David and Vicky Tu were one of the first tenants at Eden Center. Vicky Tu remembers well that day walking through the mall that would become Eden Center in 1985 when she made the decision to close her watch shop in Little Saigon and open Dupont Central Jewelry there. “I told [the owner] I wanted to rent two units. He looked at me up and down and said ‘Little girl, you sure?’” Tu reminsinces, ‘I said, ‘Yes!’ and then I wrote them a check.” Her husband David laughs at the memory. “She was in charge,” he says.

By the early 1990s, Eden Center had primarily become Vietnamese- American owned businesses. This paralleled the increase of Vietnamese residents in the western suburbs of D.C. According to one study, by 1984, nearly 60 percent of the local population lived within three miles of Seven Corners. “A light bulb went off in Norm [Ebenstein]’s head,” says Frank. “We realized that we could help create this community.”
Inspired by a trip to American Vietnamese shopping centers in Orange County, California, Ebenstein hired an architect to build a clock tower and an ornate archway bookended by lion statues. It was all meant to resemble Bến Thành marketplace in Hồ Chí Minh City (formerly Saigon). Soon after, at the behest of a local Vietnamese organization, the surrounding streets were renamed after famed South Vietnamese generals, including Major General Nguyễn Khoa Nam. In January 1997, a renovated Eden Center made its grand reopening.

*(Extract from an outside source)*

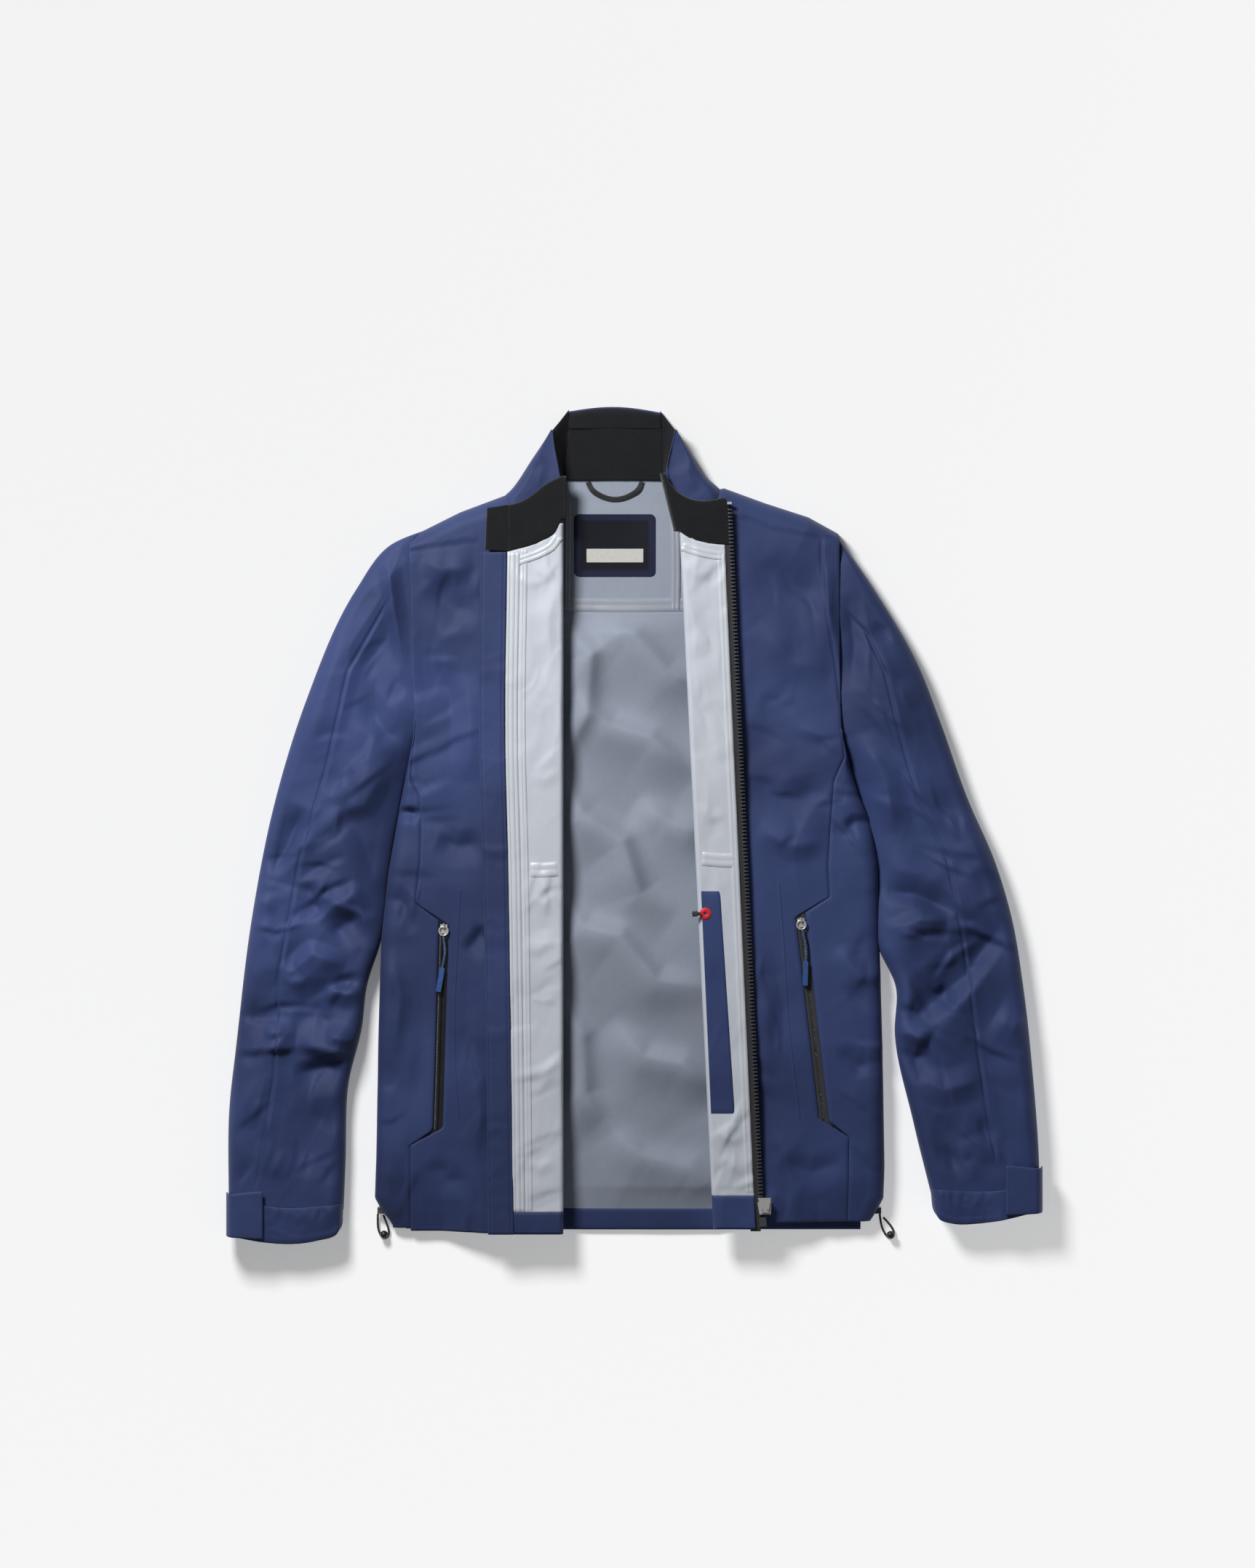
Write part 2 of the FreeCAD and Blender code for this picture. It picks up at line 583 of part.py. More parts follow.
slider_foot = S["stop_level"] + 2
slider_top = slider_foot + S["slider_length"]
slider_shift = S["tooth_reach"] + 1.2
channel = S["tooth_height"] / 2 + S["running_gap"]
slider_left = -S["tooth_reach"] - S["running_gap"] - S["slider_wall"]
slider_right = slider_shift * 2 - slider_left


def along_zip(offset_foot, offset_top, foot, top):
    """Four corners beside the row of teeth, from one level to another."""
    return [(zip_line(foot) + offset_foot[0], foot), (zip_line(top) + offset_top[0], top),
            (zip_line(top) + offset_top[1], top), (zip_line(foot) + offset_foot[1], foot)]


slider_middle = slider_foot + 3
pin_level = tape_middle + channel + S["slider_wall"] + S["puller_thick"] / 2 + S["running_gap"] * 2
casting = new_body("slider_casting", whole=False)
wings = along_zip((slider_left + 1.5, slider_right - 1.5), (slider_left, slider_right),
                  slider_foot, slider_top)
plate(casting, wings, tape_middle - channel - S["slider_wall"], S["slider_wall"])
post = along_zip((slider_shift - 0.7, slider_shift + 0.7), (slider_shift - 0.7, slider_shift + 0.7),
                 slider_foot + 3, slider_top - 1)
plate(casting, post, tape_middle - channel, channel * 2)
plate(casting, wings, tape_middle + channel, S["slider_wall"])
neck = S["puller_neck"] / 2
ear = S["slider_wall"]
bridge_level = tape_middle + channel + S["slider_wall"]
for near in (-neck - S["running_gap"] - ear, neck + S["running_gap"]):
    cheek = along_zip((slider_shift + near, slider_shift + near + ear),
                      (slider_shift + near, slider_shift + near + ear),
                      slider_middle - 1.3, slider_middle + 1.3)
    plate(casting, cheek, bridge_level, S["puller_thick"] + S["running_gap"] * 3)
pin_length = neck * 2 + S["running_gap"] * 2 + ear
across_zip = Vector(-(zip_line(0) - zip_line(100)).value, 100, 0)
lean = FreeCAD.Rotation(Vector(0, 1, 0), across_zip)
flat = lean.multiply(FreeCAD.Rotation(Vector(0, 1, 0), 90))
pin_start = zip_line(slider_middle) + slider_shift - pin_length / 2
pin_start_level = slider_middle - pin_length / 2 * (zip_line(0) - zip_line(100)) / 100


def pin_bar(label, radius):
    """The bar across the slider that its puller swings on, or the eye around it."""
    bar = primitive("Cylinder", label, {"Radius": radius, "Height": pin_length})
    place_at(bar, pin_start, pin_start_level, pin_level, flat)
    return bar


slider = doc.addObject("Part::Fuse", "ZipSlider")
slider.Label = "zip_slider"
slider.Base = casting
slider.Tool = pin_bar("slider_pin", S["puller_pin"])
parts.append(slider)

tab = new_body("puller_tab", whole=False)
shoulder = S["puller_shoulder"] / 2
wide = S["puller_width"] / 2
puller_root = slider_middle - S["puller_thick"] / 2
puller_knee = slider_middle + 1.9
puller_far = puller_root + S["puller_length"]


def beside_zip(offset, level):
    """A point beside the middle of the slider."""
    return (zip_line(level) + slider_shift + offset, level)


plate(tab, [beside_zip(-neck, puller_root), beside_zip(-neck, puller_knee),
            beside_zip(-shoulder, puller_knee), beside_zip(-wide, puller_far),
            beside_zip(wide, puller_far), beside_zip(shoulder, puller_knee),
            beside_zip(neck, puller_knee), beside_zip(neck, puller_root)],
      pin_level - S["puller_thick"] / 2, S["puller_thick"])
puller = doc.addObject("Part::Cut", "ZipPuller")
puller.Label = "zip_puller"
puller.Base = tab
puller.Tool = pin_bar("puller_eye", S["puller_pin"] + 0.05)
parts.append(puller)

# ------------------------------------------------------------------ hand pockets
for side, sign in SIGN.items():
    top, foot = pocket_ends[side]
    zip_set = []
    head = Vector(top[0].value, top[1].value, 0)
    tail = Vector(foot[0].value, foot[1].value, 0)
    down = (tail - head).normalize()
    across = Vector(-down.y, down.x, 0)
    lean = FreeCAD.Rotation(Vector(0, -1, 0), down)
    length = (tail - head).Length
    coil = S["coil"].value
    trim = S["trim"].value
    tape_half = S["window"].value / 2 + S["zip_pad"].value
    for turn in (-1, 1):
        tape = Part.makeBox(tape_half - 0.1, length, trim, Vector(0.1, -length, 0))
        if turn < 0:
            tape = Part.makeBox(tape_half - 0.1, length, trim, Vector(-tape_half, -length, 0))
        row = Part.makeBox(coil / 2 - 0.1, length - 4, coil / 2,
                           Vector(0.1 if turn > 0 else -coil / 2, 2 - length, trim))
        zip_set += [tape.fuse(row).removeSplitter()]
    place = FreeCAD.Placement(Vector(head.x, head.y, (panel_under - S["trim"]).value), lean)
    shape_part(f"{side}_pocket_zip", Part.makeCompound(zip_set), place)

    wide = S["pocket_slider_width"].value
    long = S["pocket_slider_length"].value
    arch = S["pocket_slider_arch"].value
    wire = S["ring_wire"].value
    radius = S["ring_radius"].value
    base = Part.makeBox(wide, long, trim, Vector(-wide / 2, -long, 0))
    hump = Part.makeBox(trim, arch * 4, arch * 2.9, Vector(-trim / 2, -arch * 3, trim - 0.1))
    eye = Part.makeCylinder(arch, trim * 2, Vector(-trim, -arch * 1.7, trim + arch + 0.2),
                            Vector(1, 0, 0))
    rise = (torso_rise + S["running_gap"]).value
    place = FreeCAD.Placement(Vector(head.x, head.y, rise), lean)
    shape_part(f"{side}_pocket_slider", base.fuse(hump).removeSplitter().cut(eye), place)

    # the pull: a split ring through the slider, a doubled cord and a moulded grip
    pull_level = rise + trim + arch + 0.2
    ring_spot = head + down * (arch * 1.7 + radius) + Vector(0, 0, pull_level)
    ring = Part.makeTorus(radius, wire)
    shape_part(f"{side}_pull_ring", ring, FreeCAD.Placement(ring_spot, lean))

    cord = S["pull_cord"].value
    grip_size = (S["grip_width"].value, S["grip_length"].value, S["grip_height"].value)
    cord_start = head + down * (arch * 1.7 + radius * 2 + wire)
    cord_level = Vector(0, 0, pull_level)
    cord_end = cord_start + down * S["pull_cord_length"].value
    sway = across * 2.2
    middle = cord_start + down * (S["pull_cord_length"].value * 0.5) + sway
    cord_tube(f"{side}_pull_cord", [cord_start + cord_level, middle + cord_level,
                                    cord_end + cord_level], cord)
    aim = FreeCAD.Rotation(Vector(0, -1, 0), (cord_end - middle).normalize())
    grip = Part.makeBox(grip_size[0], grip_size[1], grip_size[2],
                        Vector(-grip_size[0] / 2, -grip_size[1], 0))
    upright = [edge for edge in grip.Edges if edge.BoundBox.ZLength > grip_size[2] - 0.01]
    grip = grip.makeFillet(S["trim"].value, upright)
    grip_level = Vector(0, 0, pull_level - grip_size[2] / 2)
    shape_part(f"{side}_pull_grip", grip, FreeCAD.Placement(cord_end + grip_level, aim))

    bag = new_body(f"{side}_pocket_bag")
    bag_level = panel_under - S["trim"] - S["bag_height"]
    bag_inner = seam - S["bag_width"]
    bag_foot = foot[1] - 12
    plate(bag, [(bag_inner * sign, top[1]), ((seam - 4) * sign, top[1]),
                ((seam - 4) * sign, bag_foot), (bag_inner * sign, bag_foot)],
          bag_level, S["bag_height"])

# ------------------------------------------------------------------ hem pulls
# Each elastic loop comes out of the hem by the side seam and ends in a round bead. Its points
# are measured out from the side of the hem and up from its lower edge.
HEM_LOOPS = {
    "right": [(-3, 16), (-2.5, 6), (-4, -3), (-8.5, -9.5), (-13.5, -7), (-14, 0.5), (-11, 8),
              (-8.5, 15)],
    "left": [(-4, 16), (-3, 6), (0.5, -3), (5.5, -9), (10.5, -7.5), (10, -0.5), (5.5, 6.5),
             (-0.5, 12.5)],
}
HEM_BALLS = {"right": (-9.3, -4.2), "left": (6.6, -4.6)}
guides = []
for side, sign in SIGN.items():
    cord = S["hem_cord"].value
    corner = Vector(S["hem_half"].value * sign, hem.value, cord + S["running_gap"].value)
    route = [corner + Vector(x * sign, y, cloth.value if y > -1 else 0)
             for x, y in HEM_LOOPS[side]]
    cord_tube(f"{side}_hem_loop", route, cord)

    ball = primitive("Sphere", f"{side}_hem_ball", {"Radius": S["hem_ball"]})
    x, y = HEM_BALLS[side]
    place_at(ball, S["hem_half"] * sign + x * sign, hem + y, S["hem_ball"] + cord * 2 + 0.6)
    parts.append(ball)

    guide = Part.makeBox(S["guide_length"].value, S["guide_depth"].value, S["hem_ball"].value * 2)
    guide_x = min(corner.x, corner.x - S["guide_length"].value * sign)
    guide_spot = Vector(guide_x - 3 * sign, S["hem_side_level"].value - 1, cloth.value)
    guides.append(guide.translate(guide_spot))
shape_part("hem_cord_guides", Part.makeCompound(guides), FreeCAD.Placement())

doc.recompute()

# ------------------------------------------------------------------ check and write
for item in doc.Objects:
    if "Invalid" in item.State or "Error" in item.State:
        raise SystemExit(f"{item.Label} failed: {item.State}")
for piece in parts:
    if piece.Shape.isNull() or not piece.Shape.isValid():
        raise SystemExit(f"{piece.Label} has no valid shape")
os.makedirs("parts", exist_ok=True)
for piece in parts:
    piece.Shape.exportStep(f"parts/{piece.Label}.step")
print(len(parts), "pieces")
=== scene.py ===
import math

import bpy
import numpy as np
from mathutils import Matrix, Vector


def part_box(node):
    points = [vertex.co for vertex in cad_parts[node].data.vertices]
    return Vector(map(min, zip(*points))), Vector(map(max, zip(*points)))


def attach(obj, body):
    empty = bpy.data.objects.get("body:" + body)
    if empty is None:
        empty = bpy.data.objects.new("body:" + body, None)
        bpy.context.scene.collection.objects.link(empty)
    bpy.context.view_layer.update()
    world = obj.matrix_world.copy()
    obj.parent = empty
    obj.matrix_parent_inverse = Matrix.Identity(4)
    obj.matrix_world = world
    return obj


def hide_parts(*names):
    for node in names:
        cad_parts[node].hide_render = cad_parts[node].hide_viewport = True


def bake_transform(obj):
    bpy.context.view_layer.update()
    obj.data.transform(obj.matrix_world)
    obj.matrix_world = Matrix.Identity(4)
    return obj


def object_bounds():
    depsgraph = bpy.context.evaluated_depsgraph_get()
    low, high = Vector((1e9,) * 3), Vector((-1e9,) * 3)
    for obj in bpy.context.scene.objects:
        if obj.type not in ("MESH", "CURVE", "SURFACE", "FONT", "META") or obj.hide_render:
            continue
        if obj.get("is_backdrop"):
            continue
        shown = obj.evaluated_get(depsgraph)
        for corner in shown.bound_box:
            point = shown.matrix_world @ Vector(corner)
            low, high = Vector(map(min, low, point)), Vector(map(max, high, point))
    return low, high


# A foul weather jacket laid flat on its back, both fronts folded open like lapels.
# X runs from the wearer's right to the left, Y from the hem to the collar, Z up from the floor.
# Lengths in the sections below are millimetres until a mesh is made.

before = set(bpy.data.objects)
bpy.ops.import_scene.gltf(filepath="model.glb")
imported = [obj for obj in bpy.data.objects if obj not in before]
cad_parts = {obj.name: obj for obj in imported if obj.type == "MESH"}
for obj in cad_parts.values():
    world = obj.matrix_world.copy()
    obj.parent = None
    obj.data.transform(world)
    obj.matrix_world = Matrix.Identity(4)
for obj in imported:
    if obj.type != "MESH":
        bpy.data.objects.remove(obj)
cad_box = [list(corner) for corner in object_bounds()]
bpy.ops.object.select_all(action="DESELECT")

# ---- Table, light and camera --------------------------------------------------------------
# The jacket lies on a pale seamless table under a large soft light from the collar side on
# the left, and is looked at from straight above.
MM = 0.001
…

Over the last two decades, Eden Center has remained a central point for the area’s Vietnamese community. Frank says that about 90 percent of the shopping center’s businesses remain Vietnamese-owned (the other 10 percent are other Asian nationalities like Thai and Korean).

Spend any time at Eden Center and it’s clear that the language, the food, and culture are ties that continue to bind this community. But there’s something else. It’s the harrowing stories of escape, the long journeys taken to get here, the courage to seek a better life for themselves and future generations. There’s also an immense of love for not only what Little Saigon and Eden Center has given them, but for what this country has provided. “In America, if you work hard, things are great,” says David Tu, “I have my family and my work. I have thanks. [America] has given me a good life.” As he speaks, Vicky Tu brings out a framed picture of her adult children. “They all are happy. And have good jobs.”
Anhthu Lu, who’s today a defense contractor, says she goes to Eden Center at least once a week, sometimes with her 93-year-old father. “It’s a place that makes me feel like I’m home,” she says. “It tells me who I am.” She hasn’t gone back to Vietnam since leaving more than four decades ago and says she doesn’t want to. For all those things that she still loves about her home country, she knows that it will never be able to give her everything she needs. “Here, in America, you have the right to vote, the right to voice your opinion, the right to speak up without fearing persecution,” says Lu, “This land gives you opportunity. Much more than Vietnam.”
Despite being at an age when many are retired, Anh Le still works every day at the bakery he opened at Eden Center in 1992. Quang says his father is always running out to get groceries and greeting customers. With his son helping to translate, Le is asked why he endured so much hardship, so much risk to get himself and his family out of Vietnam and to America. “There was no future. No prospects and no freedom,” says Le. “America is the land of freedom.” With that, he gently puts a hand on his son’s arm and says in English, “I’m happy. I have him.”